Troviamo poi Isaac Rosenberg che dipinge prosodie di fiamma precaria, nella sua elegia perduta e isolata. La notte si sbriciola, il papavero coglie la sua polvere bianca, la vita rinnovata coincide con il tramonto e i corpi sono sommersi nei loro volti sinistri.
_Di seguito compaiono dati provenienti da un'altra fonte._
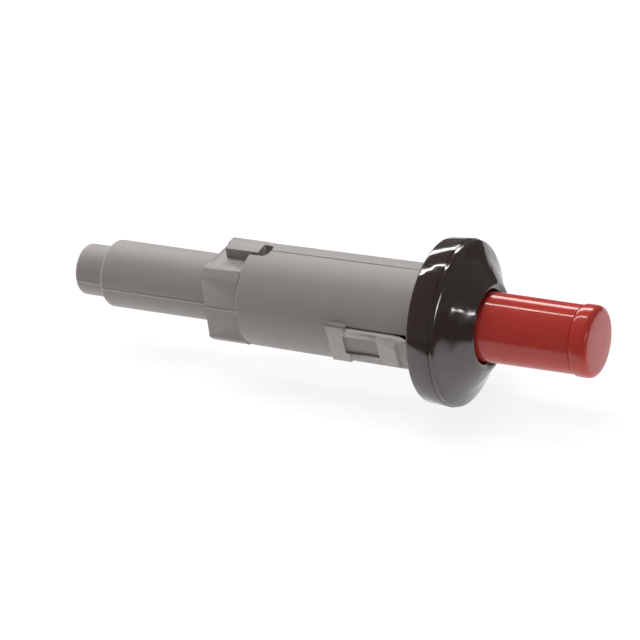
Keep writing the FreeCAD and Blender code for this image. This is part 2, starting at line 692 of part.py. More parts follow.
def ground_strip():
    """Brass strip: ring on the anvil, arm to the bore, leg along it, foot for the panel's edge."""
    half = STRIP_WIDTH / 2
    back = ANVIL_FLANGE_FRONT_X
    front = STRIP_FRONT_X
    outer = BARREL_BORE_R + STRIP_THICKNESS
    foot_x = -TAB_FRONT_GAP - STRIP_THICKNESS
    eye = ring(back, front, ANVIL_NOSE_R + SEAT_GAP, ANVIL_FLANGE_R)
    arm = box(back, front, -half, half, -outer, -ANVIL_FLANGE_R + 0.3)
    leg = box(back, foot_x + STRIP_THICKNESS, -half, half, -outer, -outer + STRIP_THICKNESS)
    foot = box(foot_x, foot_x + STRIP_THICKNESS, -half, half, -STRIP_FOOT_R, -outer)
    return eye.fuse(arm).fuse(leg).fuse(foot).removeSplitter()


# Every piece, by the name of its node

def pieces():
    """Name and solid of each piece."""
    return {
        "barrel": barrel(),
        "bezel": bezel(),
        "rear_housing": rear_housing(),
        "button": button(),
        "plunger": plunger(),
        "return_spring": coil(BUFFER_FRONT_X, FLANGE_REAR_X, RETURN_MEAN_R, RETURN_WIRE_R, RETURN_TURNS),
        "impact_spring": coil(WASHER_FRONT_X, PLUNGER_SEAT_X, IMPACT_MEAN_R, IMPACT_WIRE_R, IMPACT_TURNS),
        "reset_spring": coil(STRIP_FRONT_X, HAMMER_SHOULDER_X, RESET_MEAN_R, RESET_WIRE_R, RESET_TURNS),
        "thrust_washer": ring(HAMMER_FRONT_X, WASHER_FRONT_X, WASHER_HOLE_R, HAMMER_R),
        "buffer_washer": ring(GUIDE_FLANGE_FRONT_X, BUFFER_FRONT_X, GUIDE_R + SEAT_GAP, GUIDE_FLANGE_R),
        "guide_sleeve": guide_sleeve(),
        "hammer": hammer(),
        "cross_pin": cross_pin(),
        "anvil": anvil(),
        "anvil_ring": ring(SLEEVE_FRONT_X, ANVIL_FLANGE_FRONT_X, ANVIL_FLANGE_R + SEAT_GAP, INNER_FIT_R),
        "piezo_front": rod(CERAMIC_FRONT_REAR_X, ANVIL_REAR_X, STACK_R),
        "centre_plate": rod(PLATE_REAR_X, CERAMIC_FRONT_REAR_X, STACK_R),
        "piezo_rear": rod(CERAMIC_REAR_REAR_X, PLATE_REAR_X, STACK_R),
        "rear_electrode": rear_electrode(),
        "insulating_sleeve": ring(FLOOR_FRONT_X, SLEEVE_FRONT_X, STACK_R + SEAT_GAP, INNER_FIT_R),
        "terminal_pin": terminal_pin(),
        "ground_strip": ground_strip(),
    }


os.makedirs("parts", exist_ok=True)
for name, shape in pieces().items():
    print(name, len(shape.Solids), round(shape.Volume, 1), shape.isValid())
    shape.exportStep("parts/" + name + ".step")
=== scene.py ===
import math

import bpy
from mathutils import Matrix, Vector


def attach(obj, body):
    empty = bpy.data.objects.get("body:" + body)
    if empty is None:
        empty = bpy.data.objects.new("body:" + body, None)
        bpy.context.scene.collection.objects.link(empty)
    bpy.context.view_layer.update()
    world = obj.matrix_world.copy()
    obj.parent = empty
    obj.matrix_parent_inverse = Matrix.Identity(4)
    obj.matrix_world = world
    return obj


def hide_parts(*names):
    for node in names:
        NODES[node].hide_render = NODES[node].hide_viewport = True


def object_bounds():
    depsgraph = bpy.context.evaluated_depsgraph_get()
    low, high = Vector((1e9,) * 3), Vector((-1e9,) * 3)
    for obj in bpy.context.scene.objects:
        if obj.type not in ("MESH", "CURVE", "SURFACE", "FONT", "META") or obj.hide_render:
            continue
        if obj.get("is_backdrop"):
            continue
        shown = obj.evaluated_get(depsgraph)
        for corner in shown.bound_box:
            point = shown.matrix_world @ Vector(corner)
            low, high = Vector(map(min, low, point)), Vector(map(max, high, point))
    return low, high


bl_info = {
    "name": "Piezo igniter",
    "version": (1, 0, 0),
    "blender": (4, 5, 0),
    "location": "3D View > Sidebar > Igniter",
    "description": "Dresses the packed push-button igniter and sets its stage",
    "category": "Object",
}

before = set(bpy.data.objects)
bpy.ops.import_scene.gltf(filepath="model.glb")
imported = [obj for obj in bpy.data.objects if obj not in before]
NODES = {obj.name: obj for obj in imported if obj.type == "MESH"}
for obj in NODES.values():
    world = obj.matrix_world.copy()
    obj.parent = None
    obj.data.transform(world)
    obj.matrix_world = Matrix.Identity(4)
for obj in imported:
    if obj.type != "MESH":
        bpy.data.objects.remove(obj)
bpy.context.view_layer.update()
MM = 0.001
AXIS = Vector((1, 0, 0))

# Segments of a turned piece, and the angle past which an edge stays sharp
TURN_SEGMENTS = 96
SHARP_ANGLE = math.radians(32)
# Corners closer than this in millimetres are one, on a turned piece and on a copy of a CAD node
TURNED_MERGE = 0.0005
COPY_MERGE = 0.001
# Tests of whether a CAD face is part of a turned form: least radius, most lean of its normal along the
# axis, most distance of its corners from one line, least length to measure that over, and widest flat
ROUND_LEAST_R = 2.0
ROUND_LEAN = 0.2
ROUND_OFF_LINE = 0.01
ROUND_LEAST_SPAN = 0.1
ROUND_STEP = math.radians(14)
# A face counts as facing backwards where its normal points along the axis by more than this
FACES_BACK = 0.9

# Stations of the turned forms, as distance along the axis and radius in millimetres
BEZEL_FRONT = (
    (11.2, 8.3), (11.3, 8.75), (11.05, 9.2), (7.9, 13.4), (7.3, 14.6), (6.75, 15.8),
    (6.35, 16.6), (6.1, 17.0), (5.9, 17.2), (5.4, 17.15), (5.1, 17.15), (5.1, 17.4),
)
BEZEL_BACK = ((0.5, 17.1), (0.15, 16.95), (0.0, 16.6), (0.0, 14.3), (0.0, 12.1), (0.0, 11.35))
BEZEL_SEAT = (
    (0.4, 11.35), (0.4, 10.25), (1.6, 10.25), (2.0, 10.45), (2.4, 10.45), (2.8, 10.25),
    (4.0, 10.25), (4.0, 7.6), (10.7, 7.6),
)
# Core in the bezel's back: inner and outer radius, depth, and the ribs that cross it
BEZEL_CORE = (12.1, 14.3)
BEZEL_CORE_DEPTH = 4.2
BEZEL_RIBS = 12
BUTTON_OUTSIDE = (
    (34.8, 2.5), (34.8, 6.0), (34.72, 6.45), (34.5, 6.95), (34.15, 7.25), (33.65, 7.4),
    (32.2, 7.45), (31.6, 7.44), (31.35, 7.38), (31.05, 6.98), (30.9, 6.95), (30.8, 7.1), (3.7, 7.24),
)
BUTTON_FLANGE = ((3.7, 8.2), (3.3, 8.6), (0.7, 8.6), (0.7, 6.9), (-5.2, 6.9), (-5.2, 5.9))
BUTTON_INSIDE = ((33.0, 5.9), (33.0, 2.5))
# Cams on the skirt's end, behind this station: angles about the axis where they start and end, and length
SKIRT_END = -5.0
CAM_ANGLES = (14.0, 48.0)
CAM_REACH = 2.38
# Slanted cut of a cam's end: turn about the axis, and station and offset across the cam where it starts
CAM_SLANT_ANGLE = 15.0
CAM_SLANT_START = (-5.2, 0.32)
# Square bar that cuts it: half its diagonal, and the distance of its middle from the axis
SLANT_BAR_R = 4.0
SLANT_BAR_MIDDLE = 5.0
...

Il senso della crisi e il baratro che annichilisce segnano la pagina di Charles Hamilton Sorley, il racconto tumefatto e il sordo realismo di porpora di Siegfried Sassoon, dove la disumanizzata realtà macchinica impone il suo vessillo, fino al rifugio improtetto di luci spente di Philip Edward Thomas compongono gli ultimi poeti di questa raccolta di splendore e frantumi, dove la lesione del tempo diventa respiro franto e universale e le cose sono piene di lacrime.